Betting on Mexico’s Future Through Long-Term InvestmentWed, 11/15/2017 - 17:19
Even though Mexico is one of the largest emerging economies in the world, the global competitiveness of its infrastructure sector is rife with gaps that need to be filled, Carlos Méndez, National Vice President of Strategic Projects at CMIC, told the audience during his opening presentation on the second day of the Mexico Infrastructure & Sustainability Summit 2017 on Wednesday in Mexico City. “Infrastructure plays a crucial role in the economic growth of a country and its ability to attract investment,” he said at the Hotel Sheraton Maria Isabel. “The rise of the sector at a national level can help reduce production costs and boost the profitability of projects in the region.”

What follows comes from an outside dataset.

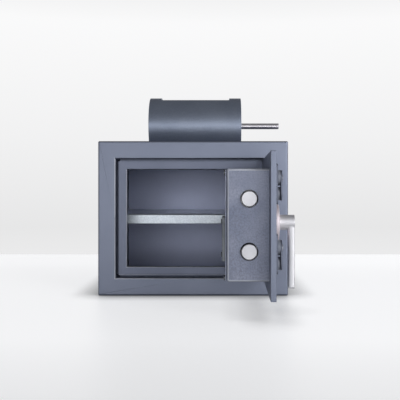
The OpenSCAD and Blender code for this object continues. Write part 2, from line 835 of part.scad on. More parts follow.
module hinge_dog_bar() {
  color("silver") on_door()
    block([box_hinge_x + seat_gap, dog_in, mid_z - dog_h / 2],
          [dog_x1, dog_in + dog_w, mid_z + dog_h / 2]);
}

module bolt_guide() {
  guide_x = -lock_u + 1;
  color("silver") on_door() difference() {
    block([guide_x, plate_in + lock_case_t + 0.3, mid_z - box_h / 2 + box_t + seat_gap],
          [guide_x + guide_t, box_back - box_t - 0.3, mid_z + box_h / 2 - box_t - seat_gap]);
    for (side = [-1, 1])
      rod_x(bolt_v, mid_z + side * bolt_spacing / 2, bolt_r + run_gap, guide_x - 1, guide_x + guide_t + 1);
  }
}

// Each case is held by two screws at its outer end, clear of the lock bolt's pocket
function lock_screw_places() = [
  for (z = key_zs, x = [lock_case_x0 + lock_screw_inset,
                        lock_bolt_x0 - lock_case_wall - lock_screw_inset])
    [x, z + sign(z - mid_z) * (lock_case_h / 2 - lock_screw_inset)]
];

module lock_screw_holes(y0, y1) {
  for (p = lock_screw_places()) rod_y(p[0], p[1], screw_d / 2 + seat_gap, y0, y1);
}

// Case of a lock between two heights; the lock bolt's pocket opens at mouth_z
module lock_case(key_z, mouth_z, dir) {
  pocket_h = lock_bolt_len + 2;
  difference() {
    block([lock_case_x0, plate_in + seat_gap, key_z - lock_case_h / 2],
          [lock_case_x1, plate_in + lock_case_t, key_z + lock_case_h / 2]);
    block([lock_bolt_x0 - slide_gap, lock_bolt_in - slide_gap, dir > 0 ? mouth_z - 1 : mouth_z - pocket_h],
          [lock_bolt_x1 + slide_gap, lock_bolt_in + lock_bolt_t + slide_gap,
           dir > 0 ? mouth_z + pocket_h : mouth_z + 1]);
    rod_y(-lock_u, key_z, key_hole_r, plate_in - 1, plate_in + lock_case_t - 3);
    lock_screw_holes(plate_in - 1, plate_in + lock_case_t + 1);
  }
}

module upper_lock_case() {
  color("dimgray") on_door() lock_case(key_zs[0], upper_case_z, 1);
}

module lower_lock_case() {
  color("dimgray") on_door() lock_case(key_zs[1], lower_case_z, -1);
}

module lock_case_screws() {
  head_y = plate_in + lock_case_t + seat_gap;
  color("silver") on_door() for (p = lock_screw_places()) {
    rod_y(p[0], p[1], screw_d / 2, plate_in - lock_screw_in + 0.5, head_y + eps);
    rod_y(p[0], p[1], screw_d * 0.9, head_y, head_y + lock_screw_head_t);
  }
}

// Flat piece with round ends, standing along Z at the lock's line
module lozenge(w, z0, z1, y0, y1) {
  translate([-lock_u, 0, (z0 + z1) / 2]) upright(y0, y1) rounded_rect(w, z1 - z0, w / 2 - 0.5);
}

module lock_escutcheons() {
  corner_r = 5;
  color("dimgray") on_door() for (z = key_zs) difference() {
    translate([-lock_u, 0, z + (escutcheon_high - escutcheon_low) / 2])
      upright(escutcheon_out, plate_out - seat_gap)
        rounded_rect(escutcheon_w, escutcheon_high + escutcheon_low, corner_r);
    rod_y(-lock_u, z, key_hole_r, escutcheon_out - 1, plate_out + 1);
    rod_y(-lock_u, z + cover_rivet_up, rivet_d / 2 + seat_gap, escutcheon_out - 1, plate_out + 1);
  }
}

module keyhole_bezels() {
  out = escutcheon_out - bezel_t;
  edge = 1;
  color("silver") on_door() for (z = key_zs) difference() {
    union() {
      rod_y(-lock_u, z, bezel_d / 2, out + edge, escutcheon_out - seat_gap);
      translate([-lock_u, out + edge + eps, z]) rotate([90, 0, 0])
        cylinder(r1 = bezel_d / 2, r2 = bezel_d / 2 - edge, h = edge);
    }
    rod_y(-lock_u, z, key_hole_r, out - 1, escutcheon_out + 1);
  }
}

module cover_bosses() {
  color("dimgray") on_door() for (z = key_zs) difference() {
    rod_y(-lock_u, z + cover_rivet_up, cover_boss_d / 2, boss_out, escutcheon_out - seat_gap);
    rod_y(-lock_u, z + cover_rivet_up, rivet_d / 2 + seat_gap, boss_out - 1, escutcheon_out + 1);
  }
}

module cover_rivets() {
  head_in = key_cover_out - 0.2;
  color("silver") on_door() for (z = key_zs) {
    rod_y(-lock_u, z + cover_rivet_up, rivet_d / 2, head_in - eps, plate_out + rivet_in - 1);
    rod_y(-lock_u, z + cover_rivet_up, rivet_head_r, head_in - rivet_head_t, head_in);
  }
}

module key_cover(z) {
  color("dimgray") on_door() difference() {
    lozenge(key_cover_w, z + cover_rivet_up - key_cover_len, z + cover_rivet_up + key_cover_w / 2,
            key_cover_out, key_cover_in);
    rod_y(-lock_u, z + cover_rivet_up, rivet_d / 2 + run_gap, key_cover_out - 1, key_cover_in + 1);
  }
}

module upper_key_cover() {
  key_cover(key_zs[0]);
}

module lower_key_cover() {
  key_cover(key_zs[1]);
}

module handle_rose() {
  edge = 1.5;
  color("rosybrown") on_door() difference() {
    union() {
      rod_y(-handle_u, mid_z, rose_d / 2, plate_out - rose_t + edge, plate_out - seat_gap);
      translate([-handle_u, plate_out - rose_t + edge + eps, mid_z]) rotate([90, 0, 0])
        cylinder(r1 = rose_d / 2, r2 = rose_d / 2 - edge, h = edge);
    }
    rod_y(-handle_u, mid_z, spindle_d / 2 + run_gap, plate_out - rose_t - 1, plate_out + 1);
  }
}

// Handle

module handle_lever() {
  hub_in = plate_out - rose_t - slide_gap;
  out = plate_out - handle_proud;
  tip_z = mid_z - grip_len;
  color("silver") on_door() difference() {
    union() {
      rod_y(-handle_u, mid_z, handle_hub_d / 2, out, hub_in);
      translate([-handle_u, 0, (mid_z + tip_z) / 2]) upright(out, out + grip_t)
        rounded_rect(grip_w, mid_z - tip_z, grip_round_r);
    }
    rod_y(-handle_u, mid_z, spindle_d / 2 + seat_gap, out + grip_t - 2, hub_in + 1);
  }
}

module handle_spindle() {
  groove_in = plate_in + slide_gap;
  color("silver") on_door() difference() {
    rod_y(-handle_u, mid_z, spindle_d / 2, plate_out - handle_proud + grip_t - 1.5, cam_back);
    difference() {
      rod_y(-handle_u, mid_z, spindle_d / 2 + 1, groove_in, groove_in + clip_t + 0.2);
      rod_y(-handle_u, mid_z, spindle_d / 2 - clip_groove, groove_in - 1, groove_in + 3);
    }
  }
}

module spindle_clip() {
  clip_in = plate_in + slide_gap + 0.1;
  rim = 3;
  color("dimgray") on_door() difference() {
    rod_y(-handle_u, mid_z, spindle_d / 2 + rim, clip_in, clip_in + clip_t);
    rod_y(-handle_u, mid_z, spindle_d / 2 - clip_groove + seat_gap, clip_in - 1, clip_in + 3);
  }
}

module spindle_cam() {
  color("dimgray") on_door() difference() {
    rod_y(-handle_u, mid_z, cam_r, cam_in, cam_back);
    rod_y(-handle_u, mid_z, spindle_d / 2 + seat_gap, cam_in - 1, cam_back + 1);
    rod_y(-handle_u + crank_z, mid_z + crank_z, cam_pin_d / 2 + seat_gap, cam_in - 1, cam_back + 1);
  }
}

module cam_pin() {
  color("silver") on_door()
    rod_y(-handle_u + crank_z, mid_z + crank_z, cam_pin_d / 2, cam_in, arm_back + 1);
}

// Bolt work

module locking_bolt(z) {
  color("white") on_door() difference() {
    union() {
      rod_x(bolt_v, z, bolt_r, bolt_tip_x + bolt_chamfer, bar_x0 - seat_gap);
      translate([bolt_tip_x, bolt_v, z]) rotate([0, 90, 0])
        cylinder(r1 = bolt_r - bolt_chamfer, r2 = bolt_r, h = bolt_chamfer + eps);
    }
    rod_x(bolt_v, z, carriage_screw_d / 2 + seat_gap, bar_x0 - carriage_screw_in - 1, bar_x0 + 1);
  }
}

module upper_bolt() {
  locking_bolt(mid_z + bolt_spacing / 2);
}

module lower_bolt() {
  locking_bolt(mid_z - bolt_spacing / 2);
}

// Bar between the bolts, arm with the cam pin's slot, and a tab under or over each lock case
module bolt_carriage() {
  bar_front = arm_back - carriage_depth;
  slot_end_gap = 0.6;
  slot_rim = 6;
  slot_low = mid_z + crank_z - cam_pin_d / 2 - slot_end_gap;
  slot_high = mid_z + crank_r + cam_pin_d / 2 + slot_end_gap;
  upper_tab_z = upper_case_z - tab_case_gap - tab_h;
  lower_tab_z = lower_case_z + tab_case_gap;
  color("silver") on_door() difference() {
    union() {
      block([bar_x0, bar_front, mid_z - bar_h / 2], [bar_x1, arm_back, mid_z + bar_h / 2]);
      block([bar_x0, arm_in, slot_low - 2 * slot_rim],
            [slot_x + slot_w / 2 + slot_rim, arm_back, slot_high + slot_rim]);
      for (z = [upper_tab_z, lower_tab_z])
        block([tab_x0, lock_bolt_in + 1, z], [tab_x1, arm_back, z + tab_h]);
    }
    block([slot_x - slot_w / 2, arm_in - 1, slot_low], [slot_x + slot_w / 2, arm_back + 1, slot_high]);
    for (side = [-1, 1]) {
      z = mid_z + side * bolt_spacing / 2;
      rod_x(bolt_v, z, carriage_screw_d / 2 + seat_gap, bar_x0 - 1, bar_x1 + 1);
      rod_x(bolt_v, z, carriage_head_r + slide_gap, bar_x1, tab_x1 + 1);
    }
  }
}

module carriage_screws() {
  color("dimgray") on_door() for (side = [-1, 1]) {
    z = mid_z + side * bolt_spacing / 2;
    rod_x(bolt_v, z, carriage_screw_d / 2, bar_x0 - carriage_screw_in, bar_x1 + 1);
    rod_x(bolt_v, z, carriage_head_r, bar_x1 + seat_gap, bar_x1 + carriage_head_t);
  }
}

module lock_bolt(z0) {
  color("gold") on_door()
    block([lock_bolt_x0, lock_bolt_in, z0], [lock_bolt_x1, lock_bolt_in + lock_bolt_t, z0 + lock_bolt_len]);
}

module upper_lock_bolt() {
  lock_bolt(upper_case_z);
}

module lower_lock_bolt() {
  lock_bolt(lower_case_z - lock_bolt_len);
}

outer_shell();
back_plate();
door_frame();
stop_frame();
hinge_pins();
hinge_pads();
hinge_washers();
shelf();
shelf_brackets();
deposit_chute();
anti_fishing_combs();
drum_housing();
left_end_plate();
right_end_plate();
end_plate_lugs();
end_plate_screws();
drum_bushes();
rotor_scoop();
rotor_end_discs();
rotor_stub_shafts();
rotor_rod();
rod_nut();
door_plate();
bolt_box();
box_cover();
cover_screws();
lock_guard();
guard_screws();
hinge_dog_bar();
bolt_guide();
upper_lock_case();
lower_lock_case();
lock_case_screws();
lock_escutcheons();
keyhole_bezels();
cover_bosses();
cover_rivets();
handle_rose();
handle_lever();
handle_spindle();
spindle_clip();
spindle_cam();
cam_pin();
upper_bolt();
lower_bolt();
bolt_carriage();
carriage_screws();
upper_lock_bolt();
lower_lock_bolt();
upper_key_cover();
lower_key_cover();
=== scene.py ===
import math
import bmesh
import bpy
from mathutils import Matrix, Vector


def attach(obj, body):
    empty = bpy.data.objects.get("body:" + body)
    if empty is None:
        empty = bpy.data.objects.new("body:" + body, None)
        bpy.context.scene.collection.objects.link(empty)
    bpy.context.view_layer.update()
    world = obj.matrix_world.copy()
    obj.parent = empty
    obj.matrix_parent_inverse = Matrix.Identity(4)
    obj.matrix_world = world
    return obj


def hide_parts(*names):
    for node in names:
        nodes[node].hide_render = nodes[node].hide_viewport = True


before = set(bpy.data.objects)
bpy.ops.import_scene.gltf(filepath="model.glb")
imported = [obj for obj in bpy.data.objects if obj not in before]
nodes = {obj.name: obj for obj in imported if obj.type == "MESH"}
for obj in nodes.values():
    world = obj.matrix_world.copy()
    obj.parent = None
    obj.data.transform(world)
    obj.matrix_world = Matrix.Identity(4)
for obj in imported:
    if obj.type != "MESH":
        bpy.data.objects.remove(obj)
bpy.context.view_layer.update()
mm = 0.001

# The door's own frame: origin on the hinge axis, free edge at -X, inwards +Y
doorPlace = {"pivot": (124.9, -186.0), "open": 88.5}
# Centre of the drum: Y and Z of its axis
drumAxis = {"y": -39.0, "z": 307.6}


# Small helpers for selecting, shaping and finishing a piece

def clearSelection():
    if bpy.context.object and bpy.context.object.mode != "OBJECT":
        bpy.ops.object.mode_set(mode="OBJECT")
    bpy.ops.object.select_all(action="DESELECT")


def makeActive(piece):
    clearSelection()
    piece.select_set(True)
    bpy.context.view_layer.objects.active = piece


def editMode(piece):
    makeActive(piece)
    bpy.ops.object.mode_set(mode="EDIT")


def objectMode():
    bpy.ops.object.mode_set(mode="OBJECT")


def settle(piece):
    makeActive(piece)
    bpy.ops.object.transform_apply(location=True, rotation=True, scale=True)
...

Méndez said there is a connection between a country’s development and the amount of capital it invests in infrastructure. “Between 1982 and 2016, the average growth rate in Mexico was 2.3 percent while China registered 9.8 percent, South Korea was at 6.4 percent and Chile at 4.3 percent. Mexico was also positioned at number 51 in the Global Competitiveness Index 2017-2018, released by the World Economic Forum,” he said. “These numbers show a lack of efficiency and productivity.” While the Inter-American Development Bank recommends Latin American countries invest at least 5 percent of their public budget on infrastructure, the region only invested an average of 2.6 percent.
The lack of infrastructure can also impact the cost of production. “In proportion to the cost of merchandise, infrastructure inefficiency can raise the costs of logistics. In this matter, Mexico is behind countries like the US.”
To combat and fill in the gaps in the industry, CMIC proposes a 2030 National Infrastructure Plan based on forums, studies and the integration of projects. “At the moment, very few projects are transexennial,” he said. “We want to help widen the vision of the sector and as part of the construction industry we are working on making this a reality.”
Through the long-term plan, the chamber hopes to show the country’s governing administration the importance of having better public policies in construction. “Aside from investing more in the country’s infrastructure, Mexico needs to improve its efficiency,” Méndez said. “There should be more transparency in contracts and the quality of projects need to improve through public policies based on an integrated diagnosis of the sector.”